CPA’s autumn forecast is gloomy

Construction output will fall more steeply over the next two years than previously predicted, the Construction Products Association said this week.

The CPA’s autumn forecast, published on Monday, revised down its predicted growth figures to put them further into the red in the face of continued economic uncertainty, government spending cuts and the eurozone crisis.

In its summer quarterly forecast the CPA had estimated that industry output would fall 0.5% in 2011 and 2.8% in 2012.

Now, the CPA predicts that output will fall 1.1% this year and a further 3.6% next year.

Output is only expected to return to growth in 2014 at 3.7% with 4.7% anticipated in 2015.

Noble Francis, economics director at the CPA said: “People should be more concerned than they were three months ago. Public sector [work] is falling away as expected but private sector is not coming back to replace it.”

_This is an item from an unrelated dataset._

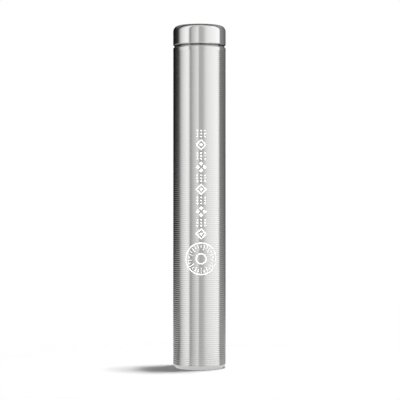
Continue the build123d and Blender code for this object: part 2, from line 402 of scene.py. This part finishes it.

Simon Rawlinson, head of strategic research at EC Harris, said the figures pointed to a double-dip recession in the industry. “Back in 2000 you would have one sector that would slow down but now within every sector there are areas holding back growth,” he said.

Chris Gilmour, marketing director at Bam Construct, said: “We’re going to just batten down the hatches and do good quality work for those contracts we do get and wait for the market to return. It’s not very exciting but it’s about all you can do.”

The CPA said the biggest opportunities over the next four years remained in rail and energy infrastructure. The rail sector is expected to grow 77% over the next three years.

Housing is expected to fare slightly better than other sectors too, growing 3.5% this year before falling 2.8% in 2012. Brian Berry, director of external affairs at the Federation of Master Builders, called for government action such as a mortgage indemnity scheme and a cut in VAT to underpin the Green Deal.